WHAT NEEDS TO BE DONE: Please write out the material that follows, exactly as it stands.

** start **

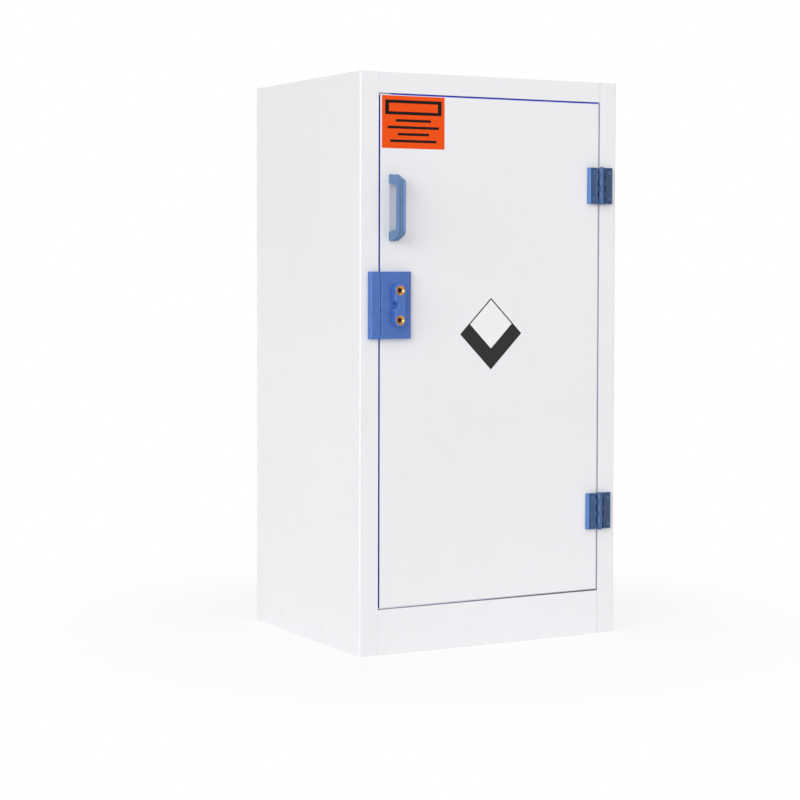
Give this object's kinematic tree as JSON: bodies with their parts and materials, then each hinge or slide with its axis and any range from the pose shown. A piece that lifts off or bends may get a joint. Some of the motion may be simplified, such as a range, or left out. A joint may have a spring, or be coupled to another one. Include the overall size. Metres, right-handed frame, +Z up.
{
  "type": "acid and alkali storage cabinet",
  "caption": "Free-standing cabinet of welded plastic sheet for acids and alkalis, with a hinged door, key locks that slide bolts into a keeper, a pull handle and a lift-out tray shelf.",
  "frame": {"origin": "middle of the footprint on the ground, the pull handle's reach counted in the depth", "axes": "+Z up, the door faces -Y, +X to the right of someone who faces the door"},
  "size_m": [0.59, 0.5, 1.12],
  "materials": {
    "white_sheet": "smooth semi-gloss sheet",
    "blue_strip": "satin strip",
    "blue_moulding": "satin moulding",
    "pale_blue_moulding": "satin moulding",
    "bolt_plastic": "satin moulding",
    "brass": "polished",
    "steel": "fine brushed"
  },
  "bodies": {
    "cabinet": {"left_side_panel": "white_sheet", "right_side_panel": "white_sheet", "back_panel": "white_sheet", "floor_panel": "white_sheet", "top_panel": "white_sheet", "bottom_rail": "white_sheet", "top_rail": "white_sheet", "door_stop_left": "blue_strip", "door_stop_right": "blue_strip", "door_stop_bottom": "blue_strip", "door_stop_top": "blue_strip", "shelf_ledge_left_1": "white_sheet", "shelf_ledge_left_2": "white_sheet", "shelf_ledge_left_3": "white_sheet", "shelf_ledge_left_4": "white_sheet", "shelf_ledge_right_1": "white_sheet", "shelf_ledge_right_2": "white_sheet", "shelf_ledge_right_3": "white_sheet", "shelf_ledge_right_4": "white_sheet", "upper_hinge_frame_leaf": "blue_moulding", "upper_hinge_frame_screw_1": "blue_moulding", "upper_hinge_frame_screw_2": "blue_moulding", "upper_hinge_pin": "blue_moulding", "lower_hinge_frame_leaf": "blue_moulding", "lower_hinge_frame_screw_1": "blue_moulding", "lower_hinge_frame_screw_2": "blue_moulding", "lower_hinge_pin": "blue_moulding", "lock_keeper": "blue_moulding", "keeper_screw_1": "steel", "keeper_screw_2": "steel"},
    "door": {"door_panel": "white_sheet", "door_edge_trim": "blue_strip", "door_stiffener_left": "white_sheet", "door_stiffener_right": "white_sheet", "pull_handle": "pale_blue_moulding", "handle_screw_1": "steel", "handle_screw_2": "steel", "upper_hinge_door_leaf": "blue_moulding", "upper_hinge_door_screw_1": "blue_moulding", "upper_hinge_door_screw_2": "blue_moulding", "lower_hinge_door_leaf": "blue_moulding", "lower_hinge_door_screw_1": "blue_moulding", "lower_hinge_door_screw_2": "blue_moulding", "lock_housing": "blue_moulding", "lock_screw_1": "steel", "lock_screw_2": "steel", "lock_screw_3": "steel", "lock_screw_4": "steel", "cylinder_block": "blue_moulding", "upper_cylinder_barrel": "brass", "lower_cylinder_barrel": "brass"},
    "upper_key": {"upper_key_plug": "steel", "upper_key_crank": "steel"},
    "lower_key": {"lower_key_plug": "steel", "lower_key_crank": "steel"},
    "upper_bolt": {"upper_bolt": "bolt_plastic"},
    "lower_bolt": {"lower_bolt": "bolt_plastic"},
    "shelf": {"shelf_tray": "white_sheet"}
  },
  "joints": [
    {"name": "door_swing", "type": "hinge", "parent": "cabinet", "child": "door", "pos_m": [0.2539, -0.219, 0.5815], "axis": [0, 0, 1], "range_deg": [0, 180]},
    {"name": "upper_key_turn", "type": "hinge", "parent": "door", "child": "upper_key", "pos_m": [-0.221, -0.21, 0.703], "axis": [0, -1, 0], "range_deg": [0, 90]},
    {"name": "lower_key_turn", "type": "hinge", "parent": "door", "child": "lower_key", "pos_m": [-0.221, -0.21, 0.646], "axis": [0, -1, 0], "range_deg": [0, 90]},
    {"name": "upper_bolt_throw", "type": "slide", "parent": "door", "child": "upper_bolt", "axis": [-1, 0, 0], "range_m": [0, 0.01202]},
    {"name": "lower_bolt_throw", "type": "slide", "parent": "door", "child": "lower_bolt", "axis": [-1, 0, 0], "range_m": [0, 0.01202]},
    {"name": "shelf_lift", "type": "slide", "parent": "cabinet", "child": "shelf", "axis": [0, 0, 1], "range_m": [0, 0.135]}
  ],
  "couplings": [
    {"joint": "upper_key_turn", "follows": "upper_bolt_throw", "rad_per_m": 130.68},
    {"joint": "lower_key_turn", "follows": "lower_bolt_throw", "rad_per_m": 130.68}
  ]
}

** end **

RESULT OF THIS EXERCISE:
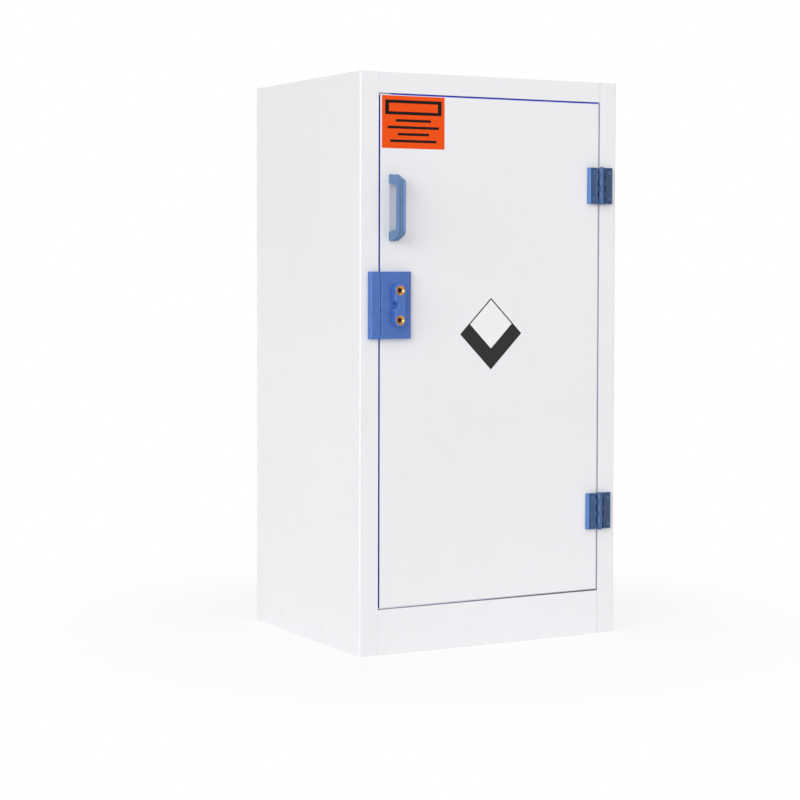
Give this object's kinematic tree as JSON: bodies with their parts and materials, then each hinge or slide with its axis and any range from the pose shown. A piece that lifts off or bends may get a joint. Some of the motion may be simplified, such as a range, or left out. A joint may have a spring, or be coupled to another one. Include the overall size. Metres, right-handed frame, +Z up.
{
  "type": "acid and alkali storage cabinet",
  "caption": "Free-standing cabinet of welded plastic sheet for acids and alkalis, with a hinged door, key locks that slide bolts into a keeper, a pull handle and a lift-out tray shelf.",
  "frame": {"origin": "middle of the footprint on the ground, the pull handle's reach counted in the depth", "axes": "+Z up, the door faces -Y, +X to the right of someone who faces the door"},
  "size_m": [0.59, 0.5, 1.12],
  "materials": {
    "white_sheet": "smooth semi-gloss sheet",
    "blue_strip": "satin strip",
    "blue_moulding": "satin moulding",
    "pale_blue_moulding": "satin moulding",
    "bolt_plastic": "satin moulding",
    "brass": "polished",
    "steel": "fine brushed"
  },
  "bodies": {
    "cabinet": {"left_side_panel": "white_sheet", "right_side_panel": "white_sheet", "back_panel": "white_sheet", "floor_panel": "white_sheet", "top_panel": "white_sheet", "bottom_rail": "white_sheet", "top_rail": "white_sheet", "door_stop_left": "blue_strip", "door_stop_right": "blue_strip", "door_stop_bottom": "blue_strip", "door_stop_top": "blue_strip", "shelf_ledge_left_1": "white_sheet", "shelf_ledge_left_2": "white_sheet", "shelf_ledge_left_3": "white_sheet", "shelf_ledge_left_4": "white_sheet", "shelf_ledge_right_1": "white_sheet", "shelf_ledge_right_2": "white_sheet", "shelf_ledge_right_3": "white_sheet", "shelf_ledge_right_4": "white_sheet", "upper_hinge_frame_leaf": "blue_moulding", "upper_hinge_frame_screw_1": "blue_moulding", "upper_hinge_frame_screw_2": "blue_moulding", "upper_hinge_pin": "blue_moulding", "lower_hinge_frame_leaf": "blue_moulding", "lower_hinge_frame_screw_1": "blue_moulding", "lower_hinge_frame_screw_2": "blue_moulding", "lower_hinge_pin": "blue_moulding", "lock_keeper": "blue_moulding", "keeper_screw_1": "steel", "keeper_screw_2": "steel"},
    "door": {"door_panel": "white_sheet", "door_edge_trim": "blue_strip", "door_stiffener_left": "white_sheet", "door_stiffener_right": "white_sheet", "pull_handle": "pale_blue_moulding", "handle_screw_1": "steel", "handle_screw_2": "steel", "upper_hinge_door_leaf": "blue_moulding", "upper_hinge_door_screw_1": "blue_moulding", "upper_hinge_door_screw_2": "blue_moulding", "lower_hinge_door_leaf": "blue_moulding", "lower_hinge_door_screw_1": "blue_moulding", "lower_hinge_door_screw_2": "blue_moulding", "lock_housing": "blue_moulding", "lock_screw_1": "steel", "lock_screw_2": "steel", "lock_screw_3": "steel", "lock_screw_4": "steel", "cylinder_block": "blue_moulding", "upper_cylinder_barrel": "brass", "lower_cylinder_barrel": "brass"},
    "upper_key": {"upper_key_plug": "steel", "upper_key_crank": "steel"},
    "lower_key": {"lower_key_plug": "steel", "lower_key_crank": "steel"},
    "upper_bolt": {"upper_bolt": "bolt_plastic"},
    "lower_bolt": {"lower_bolt": "bolt_plastic"},
    "shelf": {"shelf_tray": "white_sheet"}
  },
  "joints": [
    {"name": "door_swing", "type": "hinge", "parent": "cabinet", "child": "door", "pos_m": [0.2539, -0.219, 0.5815], "axis": [0, 0, 1], "range_deg": [0, 180]},
    {"name": "upper_key_turn", "type": "hinge", "parent": "door", "child": "upper_key", "pos_m": [-0.221, -0.21, 0.703], "axis": [0, -1, 0], "range_deg": [0, 90]},
    {"name": "lower_key_turn", "type": "hinge", "parent": "door", "child": "lower_key", "pos_m": [-0.221, -0.21, 0.646], "axis": [0, -1, 0], "range_deg": [0, 90]},
    {"name": "upper_bolt_throw", "type": "slide", "parent": "door", "child": "upper_bolt", "axis": [-1, 0, 0], "range_m": [0, 0.01202]},
    {"name": "lower_bolt_throw", "type": "slide", "parent": "door", "child": "lower_bolt", "axis": [-1, 0, 0], "range_m": [0, 0.01202]},
    {"name": "shelf_lift", "type": "slide", "parent": "cabinet", "child": "shelf", "axis": [0, 0, 1], "range_m": [0, 0.135]}
  ],
  "couplings": [
    {"joint": "upper_key_turn", "follows": "upper_bolt_throw", "rad_per_m": 130.68},
    {"joint": "lower_key_turn", "follows": "lower_bolt_throw", "rad_per_m": 130.68}
  ]
}